Madrid se consagra al reguetón de J Balvin
La nueva estrella latina pone a bailar a 4.000 personas durante hora y media de sudor y 'perreo'
Bailar apetece casi siempre, a menos que se ande con el ánimo muy chuchurrío. E incluso en esas circunstancias pueden los doctores animar a la agitación pélvica, por si a las glándulas les da por ponerse a producir endorfinas, así que nos quedan muy pocas excusas para permanecer a pie quieto. José Álvaro Osorio Balvín (con tilde en la i, aunque a efectos artísticos se la haya merendado) ofrece todos los argumentos, según los cánones de este siglo tan sarandunguero, para menear la osamenta tanto como resistan las articulaciones. Lo demostró anoche ante unas 4.000 personas en su debut madrileño, una sesión acelerada y sudorosa de reguetón y otras hierbas que convirtió el WiZink en un templo de la jarana contemporánea, un hervidero de músculo, abrazos y achuchones incipientes o intensificados, también llamados perreos. Una ocasión, qué demonios, para descocarse y arrimar el cuerpo a algún otro cuerpo receptivo, aplicando la ley del roto y el descosido.
A J Balvin le gusta hacerse de rogar, como corresponde a los modernos objetos de deseo. El sarao se demora hasta casi las 21.30, media hora por encima del horario previsto, y aun así la hinchada ha de esperar una introducción y medio Veneno para verle el pelo al ídolo. O una parte del pelo, porque el de Medellín luce una cosa blanca y rara en la cabeza, que ni es visera ni cualquier otro elemento definido en nuestro vocabulario, pero va a juego con las gafas y el resto de la nívea indumentaria. Todo muy blanco, que ayer tocaba. Cristiano Ronaldo, admirador de la causa, se escondía en el extremo izquierdo del escenario, y un esloveno rubísimo y altísimo, Luka Doncic, también ensayaba algún que otro meneíto.
Balvin coloca a sus cinco músicos en una plataforma a dos metros de altura para que todo el frontal les quede libre a él y a los bailarines, siempre con motivos de sobra para brincar y derrochar energía, que no en vano da nombre al disco, la gira y las enseñanzas aquellas sobre creaciones, destrucciones y transformaciones. Así se suceden jitazos y aspirantes a serlo, tan parecidos los unos a los otros que no resulta sencillo dilucidar por qué su grado de popularidad no es perfectamente uniforme. Si te gusta Otra vez te gustará Pierde los modales.
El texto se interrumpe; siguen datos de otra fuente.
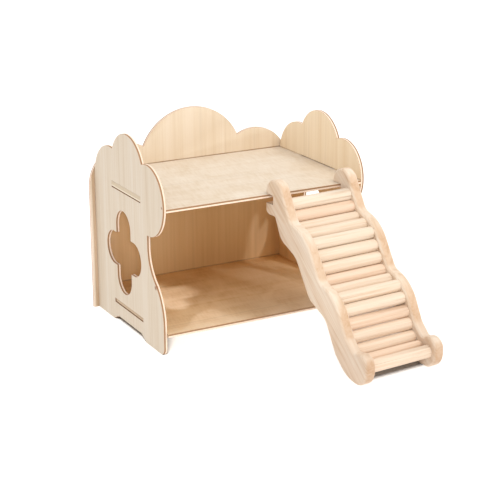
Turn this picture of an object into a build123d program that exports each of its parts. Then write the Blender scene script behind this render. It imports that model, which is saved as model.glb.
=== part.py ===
from build123d import *
from math import acos, atan2, cos, degrees, radians, sin, sqrt, tan
import os

# A two-storey hamster house of slotted plywood panels, with a wavy ladder of dowel
# rungs that hooks over the front edge of the upper deck. Millimetres.
# While it is drawn, X runs across the house from its middle, Y back from the front
# edge of the deck, and Z up from the ground. Upright outlines are drawn forward and up.

os.makedirs("parts", exist_ok=True)

# plywood and its slotted joints
ply = 3.0                      # thickness of every panel
tab_fit = 0.1                  # glued tab in its slot, each side
shelf_fit = 0.3                # shelf edge beside a side panel

# house
house_width = 200.0            # over the outer faces of the side panels
house_height = 182.4           # top of the back panel and of the side panels
room_depth = 147.0             # from the shelves' front edge to the back panel
deck_top = 132.6               # walking face of the upper deck
floor_top = 20.7               # walking face of the lower floor

# side panels: places are forward from the back panel and up from the ground
rear_lobe_radius = 36.0
rear_lobe_up = 128.0
crown_lobe_radius = 34.9
crown_lobe_forward = room_depth / 2
crown_lobe_up = house_height - crown_lobe_radius
front_lobe_radius = 31.5
front_lobe_forward = room_depth - front_lobe_radius
front_lobe_up = 133.0
waist_setback = 33.0           # narrowest place, back from the shelves' front edge
waist_forward = room_depth - waist_setback
waist_radius = 36.0
belly_setback = 2.8            # widest place of the front edge under the lobe
belly_forward = room_depth - belly_setback
belly_radius = 46.7
belly_up = 26.5
toe_radius = 6.8
arch_height = 5.3
arch_slope = 10.5              # run of each sloping end of the arch
arch_corner_radius = 5.0
rear_foot_length = 36.0
front_foot_length = 37.0

# window: two round-ended slots that cross
window_forward = 62.6
window_up = 70.9
window_lobe_radius = 15.5
window_half_width = 37.3
window_half_height = 39.2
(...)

Y no digamos ya Bobo, retrato de esos tipos por los que no merece la pena derramar ni una escueta lágrima.
La temperatura sube con Sin compromiso y, más aún, Yo te lo dije, crónica de un tórrido encuentro en un hotel madrileño en el que "pasó lo que tenía que pasar", según definición del propio artista (e interesado). Como buen reguetonero, el colombiano puede ponerse gallito y rijoso (Si tu novio te deja sola), pero la fórmula está dulcificada para que no se dispare la testosterona hasta los niveles de Maluma, el paisano con el que compite en éxitos interplanetarios y, ya puestos, en muescas en la culata. De hecho, la adaptación de Sorry, de Justin Bieber, es una hábil jugada para multiplicar (aún más) el espectro de oyentes.
Cuando la cosa parece languidecer, José Álvaro se saca de la manga entre el público a un chavalín de unos 10 años, al más puro estilo Springsteen, que resulta saberse 6 AM a las mil maravillas. Quizá los paralelismos con el Boss se extingan en esta misma línea, pero es más de lo que esperábamos todos al principio de la crónica. El final, con las infalibles Ay vamos y Ginza, garantiza el finiquito de hasta las últimas ansias bailarinas. Y así toca volver a casa. Con el peroné muy dislocado, que decían en otros tiempos. Incluso en otro siglo.